FCA outlines new measures for banks to tackle money laundering via the Post Office
The UK’s Financial Conduct Authority (FCA) has outlined a new set of measures designed to reduce the risk of money laundering via the Post Office.
Working with the National Economic Crime Centre (NECC), industry members and the government, the FCA says it has tightened controls while still maintaining the Post Office’s role as a hub for everyday banking.
According to the NECC, “hundreds of millions” of pounds are laundered annually using cash deposits at the Post Office.
Measures set out for banks by the FCA include moving towards card-based transactions and away from paying-in slips; educating staff around suspicious patterns of behaviour; enhancing monitoring capabilities; reducing cash deposit limits below the existing £20,000; cutting the time taken to submit Suspicious Activity Reports to the National Crime Agency (NCA); and improving intelligence sharing protocols.

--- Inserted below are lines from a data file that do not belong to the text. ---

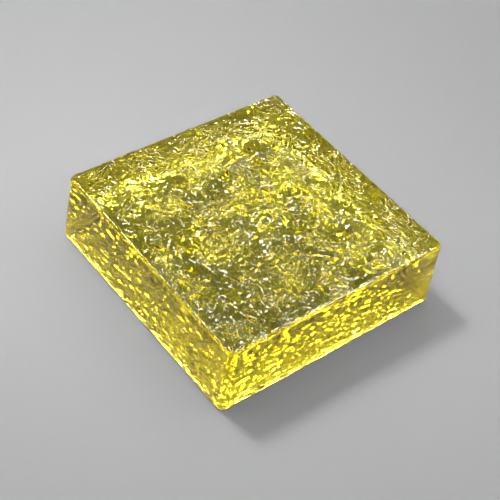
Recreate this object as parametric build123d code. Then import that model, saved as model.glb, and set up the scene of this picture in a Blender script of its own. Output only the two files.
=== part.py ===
from build123d import *
from math import cos, pi, radians, sin, tan
import os

# A solid cast-glass building block: one square slab of lemon-yellow glass. It was pressed in an
# open mould, so its four sides lean in by a small draft towards the open face, its upright corners
# and both rims are rounded, its base is flat, and the open face kept the swells of the poured glass.
# Origin: centre of the base. +Z: base to wavy face. Lengths are in millimetres, angles in degrees.

# Driving sizes of the block
base_width = 200.0          # side of the base along X, where the sides would meet the bed
base_depth = 200.0          # side of the base along Y
thickness = 60.0            # base to the rim of the open face
draft_angle = 1.7           # lean of each side
corner_radius = 6.0         # upright corners, at the base
top_rim_radius = 3.5        # rounding of the rim of the open face
base_rim_radius = 2.0       # rounding of the rim of the base

# The swells of the open face: straight waves that cross each other
swell_count = 4             # how many waves cross
swell_height = 0.30         # crest of each wave over the mean level
swell_spacing = 50.0        # crest to crest of the shortest wave
swell_stretch = 1.27        # each further wave is longer by this factor
swell_heading = 20.0        # way that the shortest wave runs, from +X
swell_turn = 67.0           # each further wave is turned on by this angle
swell_lead = 57.0           # and starts this much of a turn further along

# The folds between them: shorter waves whose crests wander
fold_count = 5              # how many waves cross
fold_height = 0.36          # crest of each wave over the mean level
fold_spacing = 25.0         # crest to crest of the shortest wave
fold_stretch = 1.13         # each further wave is longer by this factor
fold_heading = 35.0         # way that the shortest wave runs, from +X
fold_turn = 73.0            # each further wave is turned on by this angle
fold_lead = 131.0           # and starts this much of a turn further along
wander = 5.0                # how far a crest strays to each side
wander_spacing = 61.0       # length of a crest from one bend to the same bend again
knots_per_fold = 5          # points along the shortest wave that carry the surface

# The shallow dish that the face sank to as it cooled
face_sink = 2.1             # depth of its middle, without the waves, below the rim
face_square = 6             # power of its outline: 2 is an ellipse, and more comes nearer to a square


def swell(x, y):
    """Height of the swells: the sum of the straight waves."""
    height = 0.0
    for wave in range(swell_count):
        length = swell_spacing * swell_stretch**wave
        heading = radians(swell_heading + swell_turn * wave)
        along = x * cos(heading) + y * sin(heading)
        height += swell_height * sin(2 * pi * along / length + radians(swell_lead * wave))
    return height


def fold(x, y):
    """Height of the folds: the sum of the wandering waves."""
    height = 0.0
    for wave in range(fold_count):
        length = fold_spacing * fold_stretch**wave
        heading = radians(fold_heading + fold_turn * wave)
        along = x * cos(heading) + y * sin(heading)
        across = y * cos(heading) - x * sin(heading)
        stray = wander * sin(2 * pi * across / wander_spacing + radians(fold_lead * wave))
        height += fold_height * sin(2 * pi * (along + stray) / length + radians(fold_lead * wave))
    return height


def relief(x, y):
    """Height of the open face over the rim: the dish, with waves that die out at its outline."""
    lean = thickness * tan(radians(draft_angle))
    outline_x = base_width / 2 - lean - top_rim_radius
    outline_y = base_depth / 2 - lean - top_rim_radius
    way_out = abs(x / outline_x) ** face_square + abs(y / outline_y) ** face_square
    waves = swell(x, y) + fold(x, y)
    return waves * max(0, 1 - way_out) ** 2 - face_sink * (1 - way_out)


def moulded_slab():
    """What the mould gives: a square prism, its sides leaning in, with both of its rims rounded."""
    with BuildPart() as slab:
        with BuildSketch():
            RectangleRounded(base_width, base_depth, corner_radius)
        extrude(amount=thickness, taper=draft_angle)
        fillet(slab.faces().sort_by(Axis.Z)[-1].edges(), top_rim_radius)
        fillet(slab.faces().sort_by(Axis.Z)[0].edges(), base_rim_radius)
    return slab.part


def air_above():
    """The space over the glass: a block of air whose underside is the open face."""
    knot_spacing = fold_spacing / knots_per_fold
    reach = max(base_width, base_depth) / 2 + knot_spacing
    knots = round(2 * reach / knot_spacing)
    places = [reach * (2 * knot / knots - 1) for knot in range(knots + 1)]
    points = [[Vector(x, y, thickness + relief(x, y)) for y in places] for x in places]
    open_face = Face.make_surface_from_array_of_points(points)
    return Solid.extrude(open_face, Vector(0, 0, thickness))


os.makedirs("parts", exist_ok=True)
block = moulded_slab() - air_above()
print("volume", block.volume, "box", block.bounding_box())
export_step(block, "parts/glass_block.step")
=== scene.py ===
import bpy
import numpy as np
from mathutils import Matrix, Vector


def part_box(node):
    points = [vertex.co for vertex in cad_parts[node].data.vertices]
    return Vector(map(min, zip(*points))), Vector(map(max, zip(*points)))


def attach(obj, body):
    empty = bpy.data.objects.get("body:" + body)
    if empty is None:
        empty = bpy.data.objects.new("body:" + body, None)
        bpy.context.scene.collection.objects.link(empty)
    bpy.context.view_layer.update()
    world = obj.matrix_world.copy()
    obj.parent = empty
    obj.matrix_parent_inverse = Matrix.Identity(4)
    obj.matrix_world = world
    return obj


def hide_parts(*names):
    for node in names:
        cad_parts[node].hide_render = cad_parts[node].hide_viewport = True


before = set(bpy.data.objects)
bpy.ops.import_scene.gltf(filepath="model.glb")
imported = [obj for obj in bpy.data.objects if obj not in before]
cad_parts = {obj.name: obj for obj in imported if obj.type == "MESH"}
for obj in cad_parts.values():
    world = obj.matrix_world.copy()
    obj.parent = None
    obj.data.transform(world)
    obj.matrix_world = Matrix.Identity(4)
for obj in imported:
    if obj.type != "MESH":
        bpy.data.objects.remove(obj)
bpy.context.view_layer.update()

# Glass block
# One solid piece of lemon-yellow soda-lime glass, poured into an open square mould and cooled slowly.
# Its drafted sides took the mould's smooth walls and its base the mould's hammered bed. The top is the
# free surface of the pour: it sank to a shallow dish of swells, folds, wrinkles and creases.
MM = 0.001
base_half = round(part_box("glass_block")[1][0] / MM)
thickness = 60.0
draft_angle = 1.7
draft_slope = np.tan(np.radians(draft_angle))
corner_radius = 6.0
top_rim_radius = 3.5
top_corner_radius = 3.5
base_rim_radius = 2.0
top_half = base_half - draft_slope * thickness - top_rim_radius

swell_count, swell_height, swell_spacing, swell_stretch = 4, 0.30, 50.0, 1.27
swell_heading, swell_turn, swell_lead = 20.0, 67.0, 57.0
fold_count, fold_height, fold_spacing, fold_stretch = 5, 0.36, 25.0, 1.13
fold_heading, fold_turn, fold_lead = 35.0, 73.0, 131.0
wander, wander_spacing = 5.0, 61.0
face_sink, face_square = 2.1, 6


def swell(x, y):
    """Sum of straight sine waves, each longer than the last, turned on and started further along."""
    height = 0
    for wave in range(swell_count):
        heading = np.radians(swell_heading + swell_turn * wave)
        along = x * np.cos(heading) + y * np.sin(heading)
        turns = along / (swell_spacing * swell_stretch**wave) + swell_lead * wave / 360
        height = height + swell_height * np.sin(2 * np.pi * turns)
    return height


def fold(x, y):
    """Sum of shorter sine waves whose crests wander: each is pushed along its way by a slow sine
    wave that runs across it."""
    height = 0
    for wave in range(fold_count):
        heading = np.radians(fold_heading + fold_turn * wave)
        along = x * np.cos(heading) + y * np.sin(heading)
        across = y * np.cos(heading) - x * np.sin(heading)
        lead = fold_lead * wave / 360
        stray = wander * np.sin(2 * np.pi * (across / wander_spacing + lead))
        turns = (along + stray) / (fold_spacing * fold_stretch**wave) + lead
        height = height + fold_height * np.sin(2 * np.pi * turns)
    return height


def soft_noise(x, y, seed):
    """Smooth noise from about -1 to 1, which repeats after 64 points: each whole-number point has a
    slope in a seeded direction, the four slopes round (x, y) are blended by the curve
    6t^5 - 15t^4 + 10t^3, and the blend is made half as high again."""
    repeat = 64
    turns = np.random.default_rng(seed).random((repeat, repeat)) * 2 * np.pi
    cell_x, cell_y = np.floor(x).astype(int), np.floor(y).astype(int)
    part_x, part_y = x - cell_x, y - cell_y
    blend_x = part_x**3 * (part_x * (part_x * 6 - 15) + 10)
    blend_y = part_y**3 * (part_y * (part_y * 6 - 15) + 10)

    def slope_from(i, j):
        """Height at (x, y) of the plane through the cell's corner (i, j), by its own slope."""
        turn = turns[(cell_x + i) % repeat, (cell_y + j) % repeat]
        return np.cos(turn) * (part_x - i) + np.sin(turn) * (part_y - j)

    front = slope_from(0, 0) * (1 - blend_x) + slope_from(1, 0) * blend_x
    back = slope_from(0, 1) * (1 - blend_x) + slope_from(1, 1) * blend_x
    return (front * (1 - blend_y) + back * blend_y) * 1.5


def push(x, y, size, reach, seed):
    """How far (x, y) is pushed along X and along Y: two noises of that size, times the reach."""
    return [reach * soft_noise(x / size, y / size, seed + axis) for axis in (0, 1)]


wrinkle_height, wrinkle_size, wrinkle_squash, wrinkle_seed = 1.4, 5.5, 0.9, 26
crease_height, crease_size, crease_squash, crease_seed = 2.1, 3.1, 0.85, 7
drift, drift_size, drift_seed = 7.0, 19.0, 1
curl, curl_size, curl_seed = 3.0, 7.0, 3
patch_size, patch_mean, patch_swing, patch_least, patch_seed = 26.0, 0.6, 1.1, 0.15, 8
calm_rim_width, calm_rim_share = 5.0, 0.35
cooling_sink = 0.8


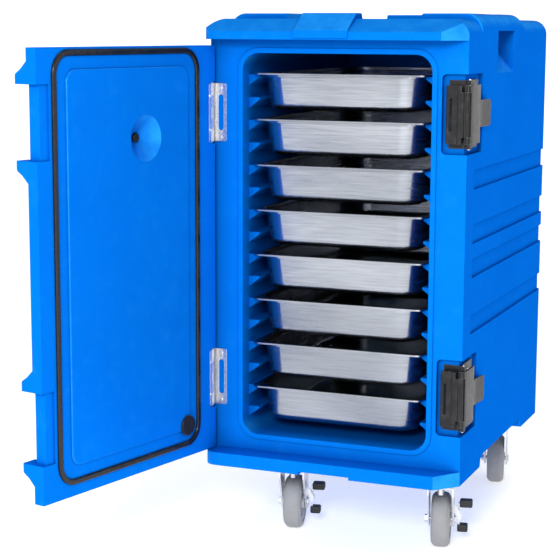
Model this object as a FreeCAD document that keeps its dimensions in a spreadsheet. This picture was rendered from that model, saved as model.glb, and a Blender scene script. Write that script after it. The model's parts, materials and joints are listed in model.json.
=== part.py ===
"""Insulated front-loading food pan carrier on four swivel casters.

Frame: +X to the right of someone facing the door side, +Y to the back, +Z up.
The origin is on the floor, under the middle of the cabinet.  All sizes are in millimetres.
"""
import FreeCAD, Part
import math
import os
import re
import Sketcher
from FreeCAD import Placement, Rotation, Vector

# Driving dimensions of the sheet, one group per assembly.
DIMENSIONS = {
    # cabinet body
    "cabinet_width": 475,
    "cabinet_depth": 600,
    "base_level": 140,
    "roof_level": 948,
    "roof_round": 28,
    "back_round": 20,
    "front_left_round": 24,
    "skin": 6,
    # rim over the door and ledge under it
    "front_reach": 40,
    "corner_bevel": 37,
    "ledge_top": 164,
    "rim_bottom": 912,
    "rim_front_top": 926,
    "rim_slope": 44,
    # stacking lugs and handle platforms on the roof
    "lug_level": 958,
    "lug_left": -65,
    "lug_width": 100,
    "lug_length": 78,
    "grip_front": -214,
    "grip_length": 300,
    "grip_inner": 120,
    "grip_slot_front": -105,
    "grip_slot_length": 120,
    "grip_slot_low": 852,
    "grip_slot_top": 928,
    "grip_hole_inner": 194,
    "grip_hole_outer": 213,
    # cavity and pan rails
    "mouth_width": 350,
    "mouth_low": 196,
    "mouth_top": 888,
    "mouth_round": 30,
    "cavity_back": 255,
    "land_width": 9,
    "land_height": 2,
    "rail_count": 16,
    "rail_pitch": 40.6,
    "rail_top": 849.5,
    "rail_reach": 20,
    "rail_front": -272,
    # recessed bands round the sides and the back
    "band_depth": 4,
    "band_front": -250,
    "band_height": 34,
    # latch recesses in the right front corner
    "recess_left": 192,
    "recess_back": -204,
    "recess_front_depth": 10,
    "recess_side_depth": 8,
    "recess_height": 136,
    "upper_recess": 720,
    "lower_recess": 228,
    # door, in its closed place; its frame has the hinge pin at x = y = 0
    "pin_left": -232,
    "pin_front": -313,
    "pin_radius": 2.5,
    "knuckle_radius": 4.5,
    "door_angle": 103,
    "door_left": -3,
    "door_right": 454,
    "door_inner": 7,
    "door_outer": -27,
    "door_low": 167,
    "door_top": 901,
    "door_edge": 20,
    "door_bevel": 16,
    "strike_inset": 10,
    "strike_thickness": 24,
    "strike_height": 120,
    "ear_height": 16,
    "ear_proud": 12,
    "panel_inset": 26,
    "panel_round": 22,
    "panel_height": 3.5,
    "door_skin": 4,
    # gasket round the door's inner panel
    "gasket_left": 50,
    "gasket_right": 414,
    "gasket_low": 191.5,
    "gasket_top": 892.5,
    "gasket_round": 34,
    "gasket_width": 10,
    # vent and plug in the door
    "vent_across": 193,
    "vent_level": 747,
    "vent_radius": 40,
    "vent_depth": 22,
    "plug_across": 85,
    "plug_level": 226,
    "plug_radius": 18.5,
    # hinges
    "hinge_height": 104,
    "upper_hinge": 730,
    "lower_hinge": 246,
    "leaf_right": 25,
    "door_leaf_right": 14,
    "leaf_thickness": 1.5,
    # casters
    "wheel_radius": 50,
    "tread_width": 34,
    "axle_radius": 4,
    "caster_trail": 28,
    "front_left_across": -98,
    "front_right_across": 188,
    "rear_left_across": -170,
    "rear_right_across": 176,
    "front_caster": -243,
    "rear_caster": 200,
    "caster_swivel": 13,
    # pans, GN 1/1, 65 deep
    "pan_width": 325,
    "pan_length": 530,
    "pan_depth": 65,
    "pan_front": -292,
    "pan_steel": 0.9,
    "pan_pitch": 81.2,
    "pan_count": 8,
}
NAMES = re.compile(r"\b(" + "|".join(sorted(DIMENSIONS, key=len, reverse=True)) + r")\b")
SIDES = {"left": -1, "right": 1}
TINY = 1e-6

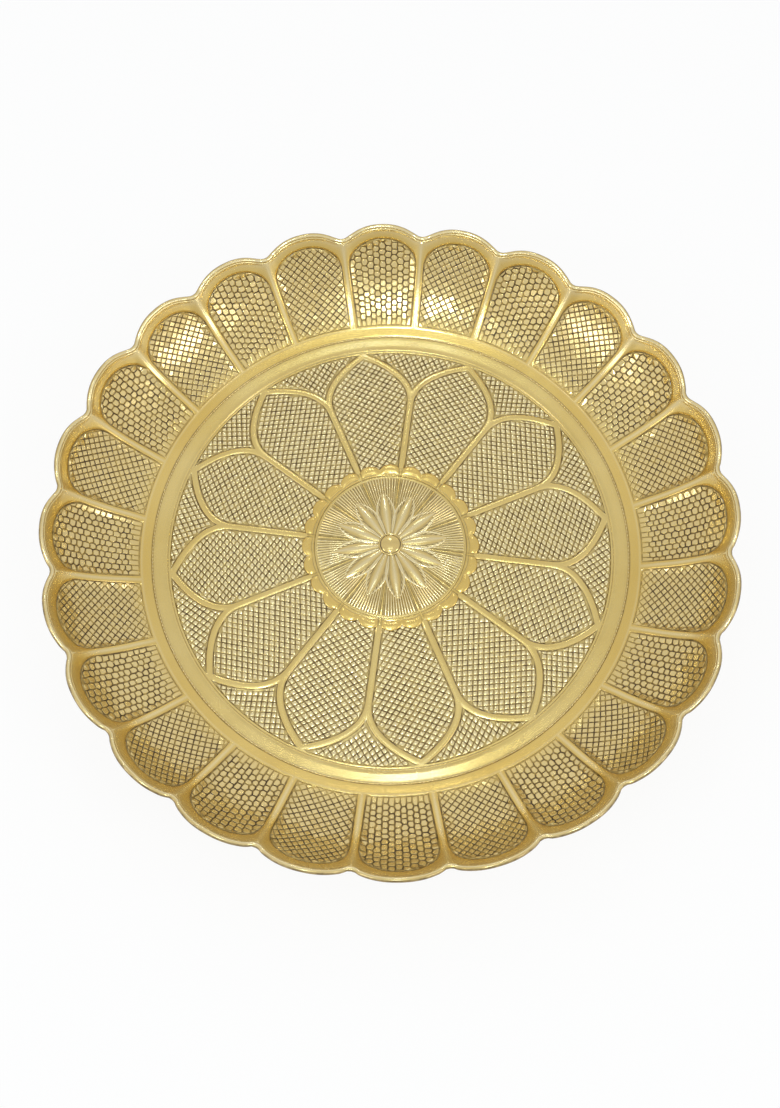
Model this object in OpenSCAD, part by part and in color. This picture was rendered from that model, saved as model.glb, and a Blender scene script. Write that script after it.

The FCA expects banks and the Post Office to keep their controls under review to ensure they are proportionate, as well as use data to update measures as money laundering risks evolve.
FCA executive director of consumers and competition Sheldon Mills says the regulator has balanced the need for “vital cash banking services” at the Post Office while addressing gaps that criminals can exploit.
FCA research found 6% of adults in the UK used cash to pay for everything over the 12 months from May 2021, with this figure increasing (9%) for those in vulnerable circumstances.